● **EXERCISE REQUIREMENTS**: Pull out the lines from the line containing "if empty is" through the line containing "obj.parent = None", both lines included, and copy them exactly.

** begin RECORDED DATA **

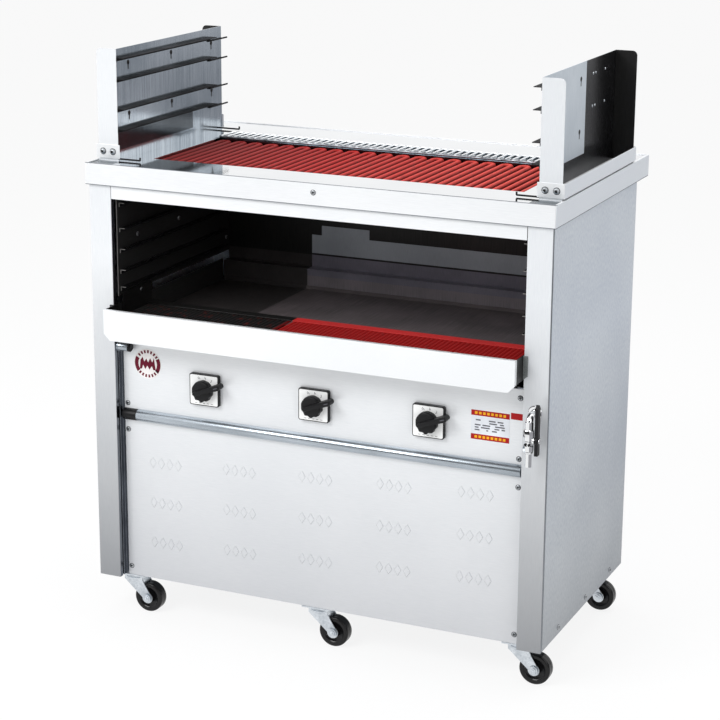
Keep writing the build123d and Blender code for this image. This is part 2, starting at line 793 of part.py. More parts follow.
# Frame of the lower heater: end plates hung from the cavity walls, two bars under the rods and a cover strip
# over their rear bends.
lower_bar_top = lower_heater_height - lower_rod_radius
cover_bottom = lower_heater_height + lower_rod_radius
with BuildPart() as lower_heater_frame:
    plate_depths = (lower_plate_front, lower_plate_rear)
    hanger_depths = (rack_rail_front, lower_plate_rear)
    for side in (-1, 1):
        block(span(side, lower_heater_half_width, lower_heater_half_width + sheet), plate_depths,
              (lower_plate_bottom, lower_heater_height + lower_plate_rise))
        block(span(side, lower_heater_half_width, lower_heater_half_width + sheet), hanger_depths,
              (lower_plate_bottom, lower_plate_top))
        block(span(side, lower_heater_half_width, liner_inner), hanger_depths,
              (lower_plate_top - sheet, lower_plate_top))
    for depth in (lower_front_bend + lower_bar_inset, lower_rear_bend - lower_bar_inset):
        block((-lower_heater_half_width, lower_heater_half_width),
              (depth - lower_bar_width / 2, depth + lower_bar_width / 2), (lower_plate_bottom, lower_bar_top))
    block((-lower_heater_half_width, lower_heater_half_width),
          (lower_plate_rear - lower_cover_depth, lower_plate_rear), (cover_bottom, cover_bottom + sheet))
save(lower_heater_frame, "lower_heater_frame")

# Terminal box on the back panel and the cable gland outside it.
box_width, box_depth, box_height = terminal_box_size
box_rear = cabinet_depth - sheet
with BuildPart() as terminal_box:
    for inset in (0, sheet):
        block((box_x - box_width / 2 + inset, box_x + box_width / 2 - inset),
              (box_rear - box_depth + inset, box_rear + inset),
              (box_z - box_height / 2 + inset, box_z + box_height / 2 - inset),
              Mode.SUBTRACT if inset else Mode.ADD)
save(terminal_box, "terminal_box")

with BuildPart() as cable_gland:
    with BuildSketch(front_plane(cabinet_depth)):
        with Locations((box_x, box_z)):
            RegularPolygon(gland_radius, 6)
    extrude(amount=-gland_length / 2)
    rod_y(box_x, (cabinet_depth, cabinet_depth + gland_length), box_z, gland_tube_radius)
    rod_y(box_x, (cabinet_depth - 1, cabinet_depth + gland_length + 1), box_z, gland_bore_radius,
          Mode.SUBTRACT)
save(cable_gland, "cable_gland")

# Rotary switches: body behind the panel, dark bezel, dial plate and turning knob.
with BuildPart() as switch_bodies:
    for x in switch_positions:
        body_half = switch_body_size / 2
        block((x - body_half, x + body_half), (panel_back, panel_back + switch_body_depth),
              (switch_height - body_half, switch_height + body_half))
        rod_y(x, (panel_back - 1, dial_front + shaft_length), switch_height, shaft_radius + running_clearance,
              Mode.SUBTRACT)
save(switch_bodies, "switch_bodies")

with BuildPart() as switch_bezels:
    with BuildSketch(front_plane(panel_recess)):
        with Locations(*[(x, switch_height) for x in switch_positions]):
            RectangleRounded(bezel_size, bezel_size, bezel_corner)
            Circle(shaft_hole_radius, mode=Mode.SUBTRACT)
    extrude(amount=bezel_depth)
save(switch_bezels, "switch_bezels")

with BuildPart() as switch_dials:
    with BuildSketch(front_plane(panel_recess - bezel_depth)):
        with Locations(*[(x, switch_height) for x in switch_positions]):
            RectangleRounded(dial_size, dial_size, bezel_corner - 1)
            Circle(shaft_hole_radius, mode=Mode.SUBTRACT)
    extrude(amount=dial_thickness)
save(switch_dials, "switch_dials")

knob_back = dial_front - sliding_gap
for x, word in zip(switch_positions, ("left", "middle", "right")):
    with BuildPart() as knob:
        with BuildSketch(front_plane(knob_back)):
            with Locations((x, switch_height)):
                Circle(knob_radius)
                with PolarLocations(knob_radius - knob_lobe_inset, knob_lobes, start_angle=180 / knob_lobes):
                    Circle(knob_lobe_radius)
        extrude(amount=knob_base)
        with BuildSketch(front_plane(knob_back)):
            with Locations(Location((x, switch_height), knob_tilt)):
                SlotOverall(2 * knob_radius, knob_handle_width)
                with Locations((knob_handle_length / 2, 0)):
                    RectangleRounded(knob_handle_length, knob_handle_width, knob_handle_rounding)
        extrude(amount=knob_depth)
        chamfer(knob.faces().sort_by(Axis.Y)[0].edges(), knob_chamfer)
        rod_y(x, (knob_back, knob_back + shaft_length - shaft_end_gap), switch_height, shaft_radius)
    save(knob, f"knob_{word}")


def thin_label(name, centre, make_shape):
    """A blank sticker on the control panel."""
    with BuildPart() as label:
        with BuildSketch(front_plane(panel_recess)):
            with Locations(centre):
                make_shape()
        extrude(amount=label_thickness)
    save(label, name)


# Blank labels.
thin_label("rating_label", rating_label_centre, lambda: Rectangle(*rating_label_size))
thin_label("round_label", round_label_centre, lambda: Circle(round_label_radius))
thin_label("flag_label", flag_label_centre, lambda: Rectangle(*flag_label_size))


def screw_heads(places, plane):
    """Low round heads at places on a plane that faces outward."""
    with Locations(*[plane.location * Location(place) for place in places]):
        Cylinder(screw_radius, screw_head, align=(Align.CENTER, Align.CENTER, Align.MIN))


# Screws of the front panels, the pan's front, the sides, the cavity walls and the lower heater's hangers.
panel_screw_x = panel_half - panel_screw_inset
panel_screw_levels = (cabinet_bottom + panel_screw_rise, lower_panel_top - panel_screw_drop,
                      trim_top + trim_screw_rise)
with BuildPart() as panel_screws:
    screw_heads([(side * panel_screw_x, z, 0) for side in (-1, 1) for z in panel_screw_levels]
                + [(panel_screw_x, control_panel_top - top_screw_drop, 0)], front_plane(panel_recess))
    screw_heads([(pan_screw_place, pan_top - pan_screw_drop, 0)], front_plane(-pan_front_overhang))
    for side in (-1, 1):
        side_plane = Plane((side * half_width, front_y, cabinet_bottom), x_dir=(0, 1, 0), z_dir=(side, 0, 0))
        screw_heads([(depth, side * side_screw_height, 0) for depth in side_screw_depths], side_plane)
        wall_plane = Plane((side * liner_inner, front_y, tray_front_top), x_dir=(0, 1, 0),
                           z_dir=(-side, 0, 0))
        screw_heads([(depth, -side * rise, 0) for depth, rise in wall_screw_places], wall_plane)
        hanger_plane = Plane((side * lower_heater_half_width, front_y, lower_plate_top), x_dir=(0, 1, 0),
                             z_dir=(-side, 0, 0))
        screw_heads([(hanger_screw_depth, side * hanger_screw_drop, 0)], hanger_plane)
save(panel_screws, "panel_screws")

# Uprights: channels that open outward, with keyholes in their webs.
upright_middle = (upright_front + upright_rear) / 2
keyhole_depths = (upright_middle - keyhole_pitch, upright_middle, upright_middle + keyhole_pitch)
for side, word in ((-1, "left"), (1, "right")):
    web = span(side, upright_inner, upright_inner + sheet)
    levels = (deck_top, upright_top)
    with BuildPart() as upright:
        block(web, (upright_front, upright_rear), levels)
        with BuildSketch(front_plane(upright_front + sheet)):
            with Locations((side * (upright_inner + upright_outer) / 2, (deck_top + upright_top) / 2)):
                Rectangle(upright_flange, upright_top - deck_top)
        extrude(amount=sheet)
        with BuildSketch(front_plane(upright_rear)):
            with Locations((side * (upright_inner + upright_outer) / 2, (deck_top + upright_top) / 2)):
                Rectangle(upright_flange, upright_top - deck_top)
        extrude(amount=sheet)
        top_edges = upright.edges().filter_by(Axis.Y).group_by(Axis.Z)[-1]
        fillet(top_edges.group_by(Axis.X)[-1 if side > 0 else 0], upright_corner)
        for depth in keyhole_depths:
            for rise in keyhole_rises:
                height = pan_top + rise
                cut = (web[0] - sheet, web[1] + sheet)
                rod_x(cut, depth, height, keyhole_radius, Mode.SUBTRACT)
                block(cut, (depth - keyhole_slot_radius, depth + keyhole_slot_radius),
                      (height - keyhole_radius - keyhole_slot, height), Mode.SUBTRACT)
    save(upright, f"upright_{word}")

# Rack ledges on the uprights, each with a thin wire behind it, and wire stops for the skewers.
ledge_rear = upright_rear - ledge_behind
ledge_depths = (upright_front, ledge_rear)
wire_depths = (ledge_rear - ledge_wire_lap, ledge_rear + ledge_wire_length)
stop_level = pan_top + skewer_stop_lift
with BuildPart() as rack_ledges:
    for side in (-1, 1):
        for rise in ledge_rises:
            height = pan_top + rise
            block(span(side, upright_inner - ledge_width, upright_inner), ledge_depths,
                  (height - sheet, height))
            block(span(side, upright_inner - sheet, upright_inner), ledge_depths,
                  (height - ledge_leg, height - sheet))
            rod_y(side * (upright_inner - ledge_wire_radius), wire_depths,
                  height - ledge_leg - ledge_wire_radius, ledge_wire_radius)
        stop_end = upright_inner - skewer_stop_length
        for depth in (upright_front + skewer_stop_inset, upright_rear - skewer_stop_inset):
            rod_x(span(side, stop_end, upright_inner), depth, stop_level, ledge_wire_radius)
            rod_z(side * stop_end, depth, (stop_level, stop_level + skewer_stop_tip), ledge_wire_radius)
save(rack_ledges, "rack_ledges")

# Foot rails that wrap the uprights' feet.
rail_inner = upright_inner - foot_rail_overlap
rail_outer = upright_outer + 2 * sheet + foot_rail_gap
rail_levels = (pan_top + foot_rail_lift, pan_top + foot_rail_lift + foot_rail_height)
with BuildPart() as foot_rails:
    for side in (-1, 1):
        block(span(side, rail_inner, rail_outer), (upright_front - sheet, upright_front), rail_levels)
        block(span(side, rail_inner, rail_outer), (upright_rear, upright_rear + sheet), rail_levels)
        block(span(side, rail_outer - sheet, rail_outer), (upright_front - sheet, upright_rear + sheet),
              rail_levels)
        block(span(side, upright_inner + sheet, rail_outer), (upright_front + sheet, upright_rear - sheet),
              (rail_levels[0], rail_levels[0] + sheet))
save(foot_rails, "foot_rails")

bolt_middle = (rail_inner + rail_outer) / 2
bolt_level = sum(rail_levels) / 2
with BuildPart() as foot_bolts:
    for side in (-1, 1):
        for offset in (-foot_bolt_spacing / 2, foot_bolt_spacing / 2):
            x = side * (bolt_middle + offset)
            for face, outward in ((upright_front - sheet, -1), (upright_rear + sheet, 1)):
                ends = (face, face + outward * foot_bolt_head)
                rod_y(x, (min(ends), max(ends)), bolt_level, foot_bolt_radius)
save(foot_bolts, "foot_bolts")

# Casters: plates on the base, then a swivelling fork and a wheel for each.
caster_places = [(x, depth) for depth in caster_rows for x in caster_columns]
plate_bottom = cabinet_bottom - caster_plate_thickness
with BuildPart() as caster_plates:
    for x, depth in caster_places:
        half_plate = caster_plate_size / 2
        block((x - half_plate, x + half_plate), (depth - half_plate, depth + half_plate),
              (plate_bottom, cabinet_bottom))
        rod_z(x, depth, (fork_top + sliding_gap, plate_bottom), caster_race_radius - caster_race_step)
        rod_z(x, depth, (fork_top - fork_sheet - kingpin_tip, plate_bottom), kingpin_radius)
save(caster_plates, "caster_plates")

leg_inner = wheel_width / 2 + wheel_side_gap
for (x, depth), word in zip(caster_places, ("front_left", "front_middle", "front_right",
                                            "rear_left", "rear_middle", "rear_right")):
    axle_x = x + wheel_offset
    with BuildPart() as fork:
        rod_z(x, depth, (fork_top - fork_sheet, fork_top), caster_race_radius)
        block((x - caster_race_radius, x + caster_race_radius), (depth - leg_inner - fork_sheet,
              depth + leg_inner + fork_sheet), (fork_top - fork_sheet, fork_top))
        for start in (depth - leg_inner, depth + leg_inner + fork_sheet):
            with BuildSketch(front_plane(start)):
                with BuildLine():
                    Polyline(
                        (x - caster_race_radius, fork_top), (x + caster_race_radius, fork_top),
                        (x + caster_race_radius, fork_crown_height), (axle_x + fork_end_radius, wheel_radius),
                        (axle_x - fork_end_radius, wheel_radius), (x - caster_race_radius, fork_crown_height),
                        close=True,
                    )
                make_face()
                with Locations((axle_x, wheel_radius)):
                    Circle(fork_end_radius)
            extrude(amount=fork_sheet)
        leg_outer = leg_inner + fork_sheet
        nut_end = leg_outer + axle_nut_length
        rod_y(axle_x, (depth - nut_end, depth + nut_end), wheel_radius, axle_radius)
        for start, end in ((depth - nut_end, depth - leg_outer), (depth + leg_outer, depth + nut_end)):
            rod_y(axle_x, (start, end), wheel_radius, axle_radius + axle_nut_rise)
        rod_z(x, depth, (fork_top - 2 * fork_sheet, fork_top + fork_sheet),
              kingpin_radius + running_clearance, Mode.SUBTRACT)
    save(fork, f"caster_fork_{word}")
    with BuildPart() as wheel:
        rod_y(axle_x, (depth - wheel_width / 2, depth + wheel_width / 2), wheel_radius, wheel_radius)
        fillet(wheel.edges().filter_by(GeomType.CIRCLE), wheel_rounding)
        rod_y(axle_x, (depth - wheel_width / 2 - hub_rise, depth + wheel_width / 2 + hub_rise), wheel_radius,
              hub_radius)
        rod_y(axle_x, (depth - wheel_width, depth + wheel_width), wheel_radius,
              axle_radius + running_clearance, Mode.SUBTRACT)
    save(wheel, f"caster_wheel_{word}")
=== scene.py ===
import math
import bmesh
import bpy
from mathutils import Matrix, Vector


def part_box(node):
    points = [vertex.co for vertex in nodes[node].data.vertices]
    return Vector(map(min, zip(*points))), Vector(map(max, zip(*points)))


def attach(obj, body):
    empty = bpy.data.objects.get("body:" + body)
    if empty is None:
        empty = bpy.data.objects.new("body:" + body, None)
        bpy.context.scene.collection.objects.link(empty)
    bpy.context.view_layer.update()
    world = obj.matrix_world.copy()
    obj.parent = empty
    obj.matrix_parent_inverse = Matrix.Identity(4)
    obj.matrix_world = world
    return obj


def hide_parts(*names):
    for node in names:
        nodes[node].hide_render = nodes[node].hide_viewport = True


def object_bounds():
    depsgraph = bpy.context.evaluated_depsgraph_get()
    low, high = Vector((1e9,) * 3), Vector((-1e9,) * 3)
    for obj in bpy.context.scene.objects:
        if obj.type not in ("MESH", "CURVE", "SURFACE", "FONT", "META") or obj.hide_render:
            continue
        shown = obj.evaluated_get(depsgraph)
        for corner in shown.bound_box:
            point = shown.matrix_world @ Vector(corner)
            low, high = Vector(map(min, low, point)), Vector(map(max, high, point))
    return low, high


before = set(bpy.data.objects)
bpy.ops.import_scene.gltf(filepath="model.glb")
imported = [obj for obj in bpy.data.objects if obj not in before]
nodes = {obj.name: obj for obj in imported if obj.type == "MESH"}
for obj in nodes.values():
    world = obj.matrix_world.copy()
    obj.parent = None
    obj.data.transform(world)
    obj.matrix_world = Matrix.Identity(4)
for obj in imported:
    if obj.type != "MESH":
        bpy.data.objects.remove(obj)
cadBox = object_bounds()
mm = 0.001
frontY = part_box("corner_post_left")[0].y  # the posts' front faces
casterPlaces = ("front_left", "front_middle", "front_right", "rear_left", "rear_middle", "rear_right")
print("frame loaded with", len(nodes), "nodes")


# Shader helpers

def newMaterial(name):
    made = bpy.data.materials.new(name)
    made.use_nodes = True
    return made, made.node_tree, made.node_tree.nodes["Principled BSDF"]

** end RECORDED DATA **

● **EXERCISE SOLUTION**:
    if empty is None:
        empty = bpy.data.objects.new("body:" + body, None)
        bpy.context.scene.collection.objects.link(empty)
    bpy.context.view_layer.update()
    world = obj.matrix_world.copy()
    obj.parent = empty
    obj.matrix_parent_inverse = Matrix.Identity(4)
    obj.matrix_world = world
    return obj


def hide_parts(*names):
    for node in names:
        nodes[node].hide_render = nodes[node].hide_viewport = True


def object_bounds():
    depsgraph = bpy.context.evaluated_depsgraph_get()
    low, high = Vector((1e9,) * 3), Vector((-1e9,) * 3)
    for obj in bpy.context.scene.objects:
        if obj.type not in ("MESH", "CURVE", "SURFACE", "FONT", "META") or obj.hide_render:
            continue
        shown = obj.evaluated_get(depsgraph)
        for corner in shown.bound_box:
            point = shown.matrix_world @ Vector(corner)
            low, high = Vector(map(min, low, point)), Vector(map(max, high, point))
    return low, high


before = set(bpy.data.objects)
bpy.ops.import_scene.gltf(filepath="model.glb")
imported = [obj for obj in bpy.data.objects if obj not in before]
nodes = {obj.name: obj for obj in imported if obj.type == "MESH"}
for obj in nodes.values():
    world = obj.matrix_world.copy()
    obj.parent = None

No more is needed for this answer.